Obwohl sie äußerlich so grundverschieden daherkommen, verbindet den gelben und den grünen Jungspund eine ganze Menge: Beide haben schon Berufserfahrung gesammelt. Beide hatten mit Controlling, Geld und Banken zu tun, liebäugeln deshalb mit einem Platz im Haushaltsausschuss. Bei Kindler könnte es sogar bereits in dieser Legislaturperiode klappen. Wichtigste Parallele aber: Beide wirken ungeheuer ernsthaft und engagiert, tun aktiv etwas gegen die grassierende Parteienverdrossenheit in ihrer Generation. Und beide gehören der Generation Web 2.0 an, nutzen fleißig Plattformen wie Facebook oder Twitter zum Austausch zwischen Politikern und Bürgern. Sie sind mit ihren modernen Handys praktisch permanent online, posten Artikel oder TV-Beiträge über sich, stellen Fotos und Debattenbeiträge ins Netz, um mit Freund und Feind zu diskutieren. Bernschneider hat fast 500, Kinder bereits über 700 „Follower“ bei Twitter. Derzeit freilich fallen ihre Botschaften dort noch arg brav aus: „Gute Rede von Westerwelle“, twittert Bernschneider, „engagierte Afghanistandebatte“, lobt Kindler seine Grünen.

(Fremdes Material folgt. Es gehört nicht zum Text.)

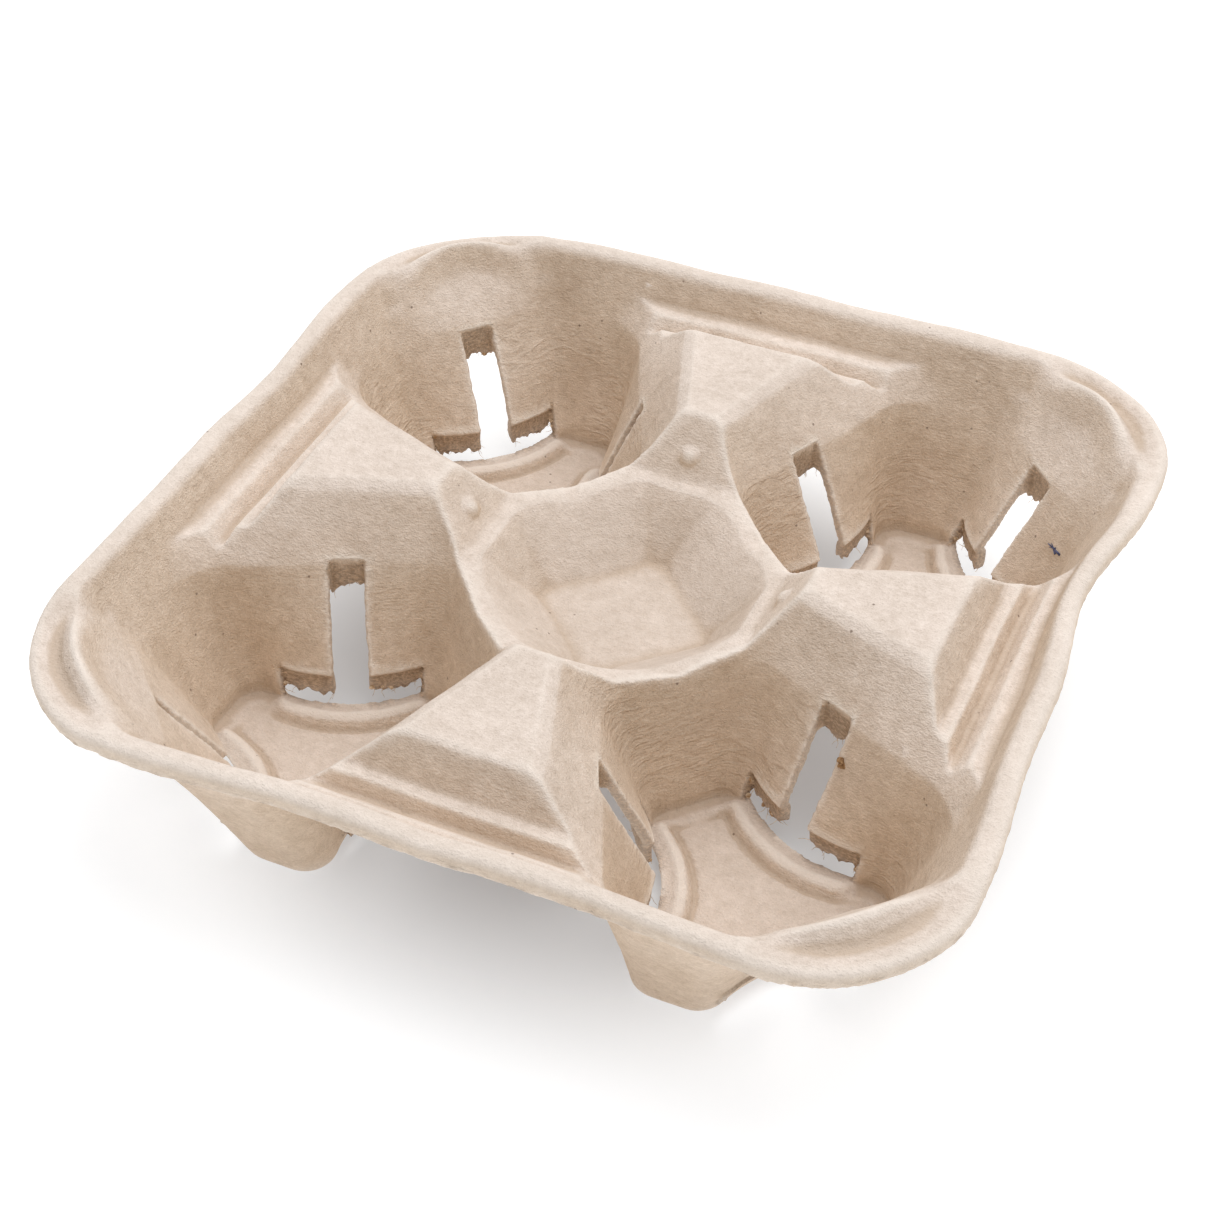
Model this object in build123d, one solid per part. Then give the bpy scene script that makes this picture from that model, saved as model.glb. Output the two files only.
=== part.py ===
from build123d import *
import os
from math import cos, radians, sqrt

# Moulded pulp tray that carries four cups, made as one thin shell.
# Frame: millimetres, +Z up, the four feet stand on z = 0 and the tray's middle is x = y = 0.
# Each side lies parallel to X or Y. A post stands at the middle of each side and a cup pocket
# lies in each corner. "Reach" is a distance from the middle of the tray towards a side.

# Overall size
half_size = 108.0
outer_corner_radius = 35.0
rim_top = 54.8
wall = 2.4

# Posts, ridge, basin and pockets keep their proportions in plan when half_size changes.
# Their plan sizes are the ones of this tray, times plan.
drawn_half_size = 108.0
plan = half_size / drawn_half_size

# Rim: lip, shallow groove and inner crest, with a short skirt outside.
# An inset is measured inwards from the tray's outer side.
lip_crest_inset = 1.5
lip_shoulder_drop = 1.5
skirt_depth = 4.4
skirt_thickness = 2.2
rim_groove_inset = 3.1
rim_groove_depth = 1.1
inner_crest_inset = 4.4
inner_crest_drop = 0.5
rim_inner_inset = 5.3
rim_inner_drop = 1.6
rim_web_depth = 3.0
rim_web_thickness = 3.1
lip_under_drop = 3.1
rim_rounding = 1.0
lip_crest_reach = half_size - lip_crest_inset
rim_groove_reach = half_size - rim_groove_inset
inner_crest_reach = half_size - inner_crest_inset
rim_inner_reach = half_size - rim_inner_inset

# Posts
post_drop = 0.1
post_top = rim_top - post_drop
post_inner_reach = 47.5 * plan
post_outer_reach = 81.3 * plan
post_edge_rounding = 2.6

# Ledges and groove in the land between each post and the rim
post_foot_reach = 86.9 * plan
inner_ledge_height = 45.4
inner_ledge_reach = 89.9 * plan
land_groove_reach = 92.2 * plan
land_groove_height = 40.8
outer_ledge_start = 96.2 * plan
outer_ledge_reach = 99.8 * plan
outer_ledge_height = 45.6
ledge_rounding = 0.9

# Ridge around the centre basin
ridge_outer_reach = 37.0 * plan
ridge_post_height = 41.4
ridge_dip_reach = 24.3 * plan
ridge_dip_height = 38.2

# Centre basin
basin_floor_height = 25.4
basin_floor_reach = 21.5 * plan
basin_floor_half_tip = 2.0 * plan
basin_floor_diagonal = 16.0 * plan
basin_brim_height = 40.8
basin_brim_reach = 33.8 * plan
basin_brim_half_tip = 8.5 * plan
basin_brim_diagonal = 35.4 * plan

# Small knob low on the inner slope of each post
knob_radius = 3.4
knob_rise = 1.3
knob_height = 46.2

# Pocket floor: a panel set down inside a raised border
border_height = 4.2
border_width = 4.6
border_slope_run = 1.1
foot_rounding = 2.4

# Pocket walls, read at four heights. In the quadrant where x and y are both positive:
# side = reach of the outer wall at the foot, lean = how far it moves out for each millimetre
# up, slope = the other walls' lean near the mouth in degrees, near and far = where the outer
# wall starts and ends along the side, face = a point on the post face, root = the post face's
# end beside the basin, corner and centre = where the corner and ridge walls cross the diagonal.
side_foot_inset = 23.0
side_foot = half_size - side_foot_inset
side_lean = 0.361
upper_wall_slope = 37.0
pocket_break_height = 38.4
pocket_shoulder_drop = 1.8
pocket_mouth_rise = 0.8
pocket_shoulder_height = rim_top - pocket_shoulder_drop
pocket_mouth_height = rim_top + pocket_mouth_rise

near_foot = 36.0 * plan
far_foot = 58.0 * plan
face_foot = (61.0 * plan, 39.3 * plan)
root_foot = (41.4 * plan, 22.6 * plan)
corner_foot_inset = 41.0
corner_foot = half_size - corner_foot_inset
centre_foot = 31.8 * plan

near_break = 38.5 * plan
far_break = 65.5 * plan
face_break = (69.0 * plan, 26.2 * plan)
root_break = (41.0 * plan, 12.6 * plan)
corner_break_inset = 27.1
corner_break = half_size - corner_break_inset
centre_break = 26.2 * plan

near_shoulder = 24.8 * plan
far_shoulder = 69.6 * plan
face_shoulder = (70.0 * plan, 14.5 * plan)
root_shoulder = (43.4 * plan, 4.9 * plan)
corner_shoulder_inset = 17.4
corner_shoulder = half_size - corner_shoulder_inset
centre_shoulder = 23.9 * plan

near_mouth = 19.8 * plan
far_mouth = 70.4 * plan
face_mouth = (70.0 * plan, 9.8 * plan)
root_mouth = (45.6 * plan, 1.5 * plan)
corner_mouth_inset = 16.4
corner_mouth = half_size - corner_mouth_inset
centre_mouth = 23.4 * plan

# Rounding in plan of the upright valleys between the pocket walls
valley_foot = 6.0
valley_break_near = 16.0
valley_break = 9.0
valley_top_near = 18.0
valley_top = 9.0

# Slots: each is an upright notch with a wide mouth at its foot
slot_width = 8.6
post_slot_centre = (63.5 * plan, 22.6 * plan)
post_slot_turn = 24.8
post_slot_top = 39.4
corner_slot_inset = 27.5
corner_slot_reach = half_size - corner_slot_inset
corner_slot_top = 37.2
slot_run = 26.0
slot_back_depth = 9.0
slot_back_thickness = 1.7
slot_back_lap = 4.0
window_half_width = 17.0
window_top = 12.0
hem_depth = 3.4


def nearest(shape, point):
    return shape.vertices().sort_by_distance(Vector(*point))[0]


def rounded_face(corners, roundings):
    # a closed outline of straight edges, rounded at the corners that have a rounding
    face = make_face(Polyline(*corners, close=True))
    for corner, radius in zip(corners, roundings):
        if radius > 0:
            face = fillet(nearest(face, corner), radius)
    return face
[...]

Vor ein paar Tagen haben Florian Bernschneider und Sven-Christian Kindler gemeinsam in der Bundestagskantine zu Mittag gegessen. Der FDP-Mann, wie immer im feinen Zwirn, ließ sich Bifteki und Köfta schmecken. Der Grüne, wie stets leger gekleidet, aß ein asiatisches Nudelgericht. Die Zwei, die auf manchem Podium im Wahlkampf heftig aneinandergerauscht waren, beschnupperten sich und stellten fest, dass sie sich gar nicht so fremd sind. Tauschten sich über Klischees aus, die ihnen die Medien so gerne anheften: Der aalglatte FDP-Karrierist gegen den Öko-Bubi. „Das war eigentlich ganz nett", sagt Kindler, man wolle sich wieder zusammensetzen. Auch Bernschneider ist angetan: „Keinen von uns hat es gestört, dass der andere so anders ist als man selbst."